▼

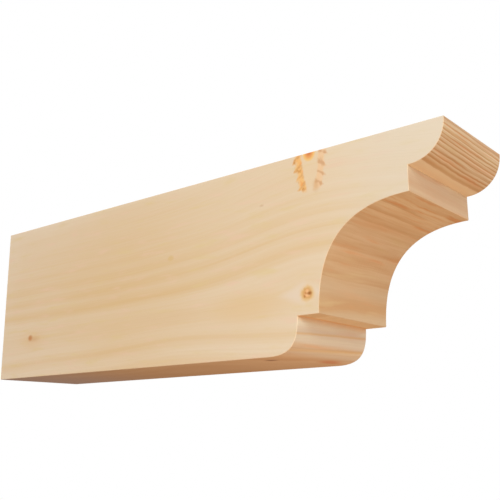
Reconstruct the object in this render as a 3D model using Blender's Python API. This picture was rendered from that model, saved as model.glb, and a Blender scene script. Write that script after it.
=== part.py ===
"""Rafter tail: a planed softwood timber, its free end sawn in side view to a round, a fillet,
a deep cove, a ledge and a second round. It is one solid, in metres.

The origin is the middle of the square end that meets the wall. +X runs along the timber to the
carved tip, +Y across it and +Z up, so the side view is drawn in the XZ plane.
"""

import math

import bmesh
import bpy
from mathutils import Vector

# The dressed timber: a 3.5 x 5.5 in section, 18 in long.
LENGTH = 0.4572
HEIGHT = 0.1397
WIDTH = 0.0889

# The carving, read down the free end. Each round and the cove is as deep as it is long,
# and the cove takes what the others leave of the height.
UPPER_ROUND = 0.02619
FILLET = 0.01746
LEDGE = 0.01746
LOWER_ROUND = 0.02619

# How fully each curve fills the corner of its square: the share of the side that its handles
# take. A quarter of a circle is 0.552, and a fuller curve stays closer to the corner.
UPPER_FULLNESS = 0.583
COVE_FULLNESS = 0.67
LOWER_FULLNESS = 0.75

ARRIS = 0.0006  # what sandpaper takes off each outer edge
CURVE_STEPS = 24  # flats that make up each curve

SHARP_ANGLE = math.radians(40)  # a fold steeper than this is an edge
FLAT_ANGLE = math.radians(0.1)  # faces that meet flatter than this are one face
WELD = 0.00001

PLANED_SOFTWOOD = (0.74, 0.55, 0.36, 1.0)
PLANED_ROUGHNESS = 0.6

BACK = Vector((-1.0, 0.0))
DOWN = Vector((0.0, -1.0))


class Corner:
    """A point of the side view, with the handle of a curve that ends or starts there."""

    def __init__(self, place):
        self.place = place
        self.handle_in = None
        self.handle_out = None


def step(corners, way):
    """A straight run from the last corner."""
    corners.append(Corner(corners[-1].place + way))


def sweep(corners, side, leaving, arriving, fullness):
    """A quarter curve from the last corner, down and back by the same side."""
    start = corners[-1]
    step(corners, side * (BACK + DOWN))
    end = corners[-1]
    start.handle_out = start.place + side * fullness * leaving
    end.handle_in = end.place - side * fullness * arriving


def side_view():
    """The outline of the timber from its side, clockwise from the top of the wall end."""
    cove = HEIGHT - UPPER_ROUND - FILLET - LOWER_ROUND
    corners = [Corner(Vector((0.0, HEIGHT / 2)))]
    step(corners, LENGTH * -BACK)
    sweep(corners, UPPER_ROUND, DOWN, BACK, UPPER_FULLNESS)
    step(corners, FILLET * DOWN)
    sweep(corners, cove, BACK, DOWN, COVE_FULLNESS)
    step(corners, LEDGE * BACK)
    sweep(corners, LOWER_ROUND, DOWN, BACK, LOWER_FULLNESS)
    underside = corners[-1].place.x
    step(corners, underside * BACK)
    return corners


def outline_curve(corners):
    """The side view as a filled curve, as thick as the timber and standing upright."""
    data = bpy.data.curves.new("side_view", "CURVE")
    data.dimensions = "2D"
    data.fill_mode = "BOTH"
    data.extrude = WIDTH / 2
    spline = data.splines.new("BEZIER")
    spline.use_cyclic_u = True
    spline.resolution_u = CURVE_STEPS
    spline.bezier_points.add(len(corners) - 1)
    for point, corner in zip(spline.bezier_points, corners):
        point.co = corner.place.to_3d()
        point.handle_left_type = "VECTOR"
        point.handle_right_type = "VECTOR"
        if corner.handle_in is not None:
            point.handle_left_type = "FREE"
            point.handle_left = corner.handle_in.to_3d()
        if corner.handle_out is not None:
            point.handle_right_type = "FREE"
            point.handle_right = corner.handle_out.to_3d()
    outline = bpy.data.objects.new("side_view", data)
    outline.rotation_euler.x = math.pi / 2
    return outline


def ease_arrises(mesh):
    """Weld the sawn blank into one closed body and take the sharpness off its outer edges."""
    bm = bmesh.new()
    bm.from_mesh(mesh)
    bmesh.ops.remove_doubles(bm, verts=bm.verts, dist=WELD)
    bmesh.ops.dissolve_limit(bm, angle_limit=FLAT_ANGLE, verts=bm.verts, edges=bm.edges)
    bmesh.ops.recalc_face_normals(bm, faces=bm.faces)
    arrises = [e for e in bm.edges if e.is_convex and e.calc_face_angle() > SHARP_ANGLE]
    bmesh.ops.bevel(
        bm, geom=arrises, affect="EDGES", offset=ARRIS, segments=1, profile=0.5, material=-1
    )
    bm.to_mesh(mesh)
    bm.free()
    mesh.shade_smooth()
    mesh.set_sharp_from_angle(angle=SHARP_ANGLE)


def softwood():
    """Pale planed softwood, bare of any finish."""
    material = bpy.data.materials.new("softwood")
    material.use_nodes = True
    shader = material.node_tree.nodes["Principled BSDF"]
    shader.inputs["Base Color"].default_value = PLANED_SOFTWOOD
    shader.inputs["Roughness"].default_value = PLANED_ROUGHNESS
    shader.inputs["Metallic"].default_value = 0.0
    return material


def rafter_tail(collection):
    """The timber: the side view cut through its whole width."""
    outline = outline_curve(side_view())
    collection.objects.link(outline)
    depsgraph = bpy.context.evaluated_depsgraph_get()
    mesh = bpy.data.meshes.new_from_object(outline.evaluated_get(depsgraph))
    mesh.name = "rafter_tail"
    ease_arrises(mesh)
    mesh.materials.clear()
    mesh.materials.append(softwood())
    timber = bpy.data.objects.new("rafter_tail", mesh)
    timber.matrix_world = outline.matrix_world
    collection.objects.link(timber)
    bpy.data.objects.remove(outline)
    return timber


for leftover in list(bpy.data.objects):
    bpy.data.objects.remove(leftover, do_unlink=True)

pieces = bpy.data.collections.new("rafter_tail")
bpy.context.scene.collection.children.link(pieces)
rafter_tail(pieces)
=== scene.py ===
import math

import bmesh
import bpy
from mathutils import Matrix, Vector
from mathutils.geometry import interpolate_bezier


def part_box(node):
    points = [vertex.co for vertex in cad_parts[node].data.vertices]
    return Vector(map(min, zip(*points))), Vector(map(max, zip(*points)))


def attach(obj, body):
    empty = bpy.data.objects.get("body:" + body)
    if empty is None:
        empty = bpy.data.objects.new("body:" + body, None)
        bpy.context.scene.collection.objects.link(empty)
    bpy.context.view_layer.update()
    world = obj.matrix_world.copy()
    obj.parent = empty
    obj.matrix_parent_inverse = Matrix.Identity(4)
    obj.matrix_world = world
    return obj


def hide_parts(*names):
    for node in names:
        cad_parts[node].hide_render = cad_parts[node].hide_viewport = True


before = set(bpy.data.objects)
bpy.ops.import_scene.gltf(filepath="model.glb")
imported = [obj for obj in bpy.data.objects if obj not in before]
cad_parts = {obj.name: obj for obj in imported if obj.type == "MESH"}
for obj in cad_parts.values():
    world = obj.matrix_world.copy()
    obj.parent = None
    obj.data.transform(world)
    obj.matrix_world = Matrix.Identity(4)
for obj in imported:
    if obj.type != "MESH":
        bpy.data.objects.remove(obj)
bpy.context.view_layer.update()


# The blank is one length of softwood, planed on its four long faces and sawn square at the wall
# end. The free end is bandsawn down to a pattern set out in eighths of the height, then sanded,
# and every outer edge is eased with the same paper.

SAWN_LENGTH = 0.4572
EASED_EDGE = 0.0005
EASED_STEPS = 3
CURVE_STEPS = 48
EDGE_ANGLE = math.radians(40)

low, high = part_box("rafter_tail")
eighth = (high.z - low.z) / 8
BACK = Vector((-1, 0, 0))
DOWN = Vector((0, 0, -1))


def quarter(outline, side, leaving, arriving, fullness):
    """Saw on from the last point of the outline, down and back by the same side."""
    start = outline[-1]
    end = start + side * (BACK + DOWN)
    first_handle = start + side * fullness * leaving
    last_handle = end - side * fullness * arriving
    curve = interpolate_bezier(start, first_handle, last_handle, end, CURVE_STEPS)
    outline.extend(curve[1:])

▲

**Goal:** Print the material above verbatim, first line through the line containing "DOWN = Vector((0.0, -1.0))", both included.

**Expected answer:**
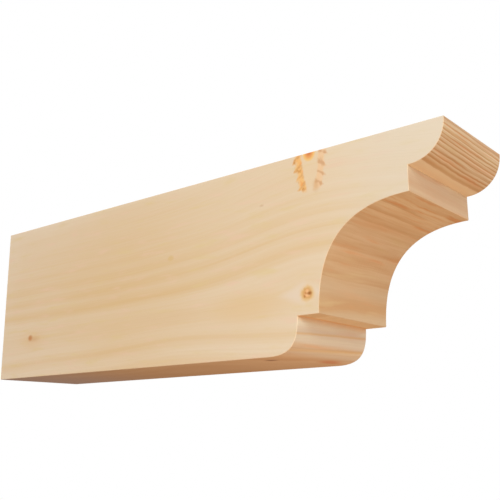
Reconstruct the object in this render as a 3D model using Blender's Python API. This picture was rendered from that model, saved as model.glb, and a Blender scene script. Write that script after it.
=== part.py ===
"""Rafter tail: a planed softwood timber, its free end sawn in side view to a round, a fillet,
a deep cove, a ledge and a second round. It is one solid, in metres.

The origin is the middle of the square end that meets the wall. +X runs along the timber to the
carved tip, +Y across it and +Z up, so the side view is drawn in the XZ plane.
"""

import math

import bmesh
import bpy
from mathutils import Vector

# The dressed timber: a 3.5 x 5.5 in section, 18 in long.
LENGTH = 0.4572
HEIGHT = 0.1397
WIDTH = 0.0889

# The carving, read down the free end. Each round and the cove is as deep as it is long,
# and the cove takes what the others leave of the height.
UPPER_ROUND = 0.02619
FILLET = 0.01746
LEDGE = 0.01746
LOWER_ROUND = 0.02619

# How fully each curve fills the corner of its square: the share of the side that its handles
# take. A quarter of a circle is 0.552, and a fuller curve stays closer to the corner.
UPPER_FULLNESS = 0.583
COVE_FULLNESS = 0.67
LOWER_FULLNESS = 0.75

ARRIS = 0.0006  # what sandpaper takes off each outer edge
CURVE_STEPS = 24  # flats that make up each curve

SHARP_ANGLE = math.radians(40)  # a fold steeper than this is an edge
FLAT_ANGLE = math.radians(0.1)  # faces that meet flatter than this are one face
WELD = 0.00001

PLANED_SOFTWOOD = (0.74, 0.55, 0.36, 1.0)
PLANED_ROUGHNESS = 0.6

BACK = Vector((-1.0, 0.0))
DOWN = Vector((0.0, -1.0))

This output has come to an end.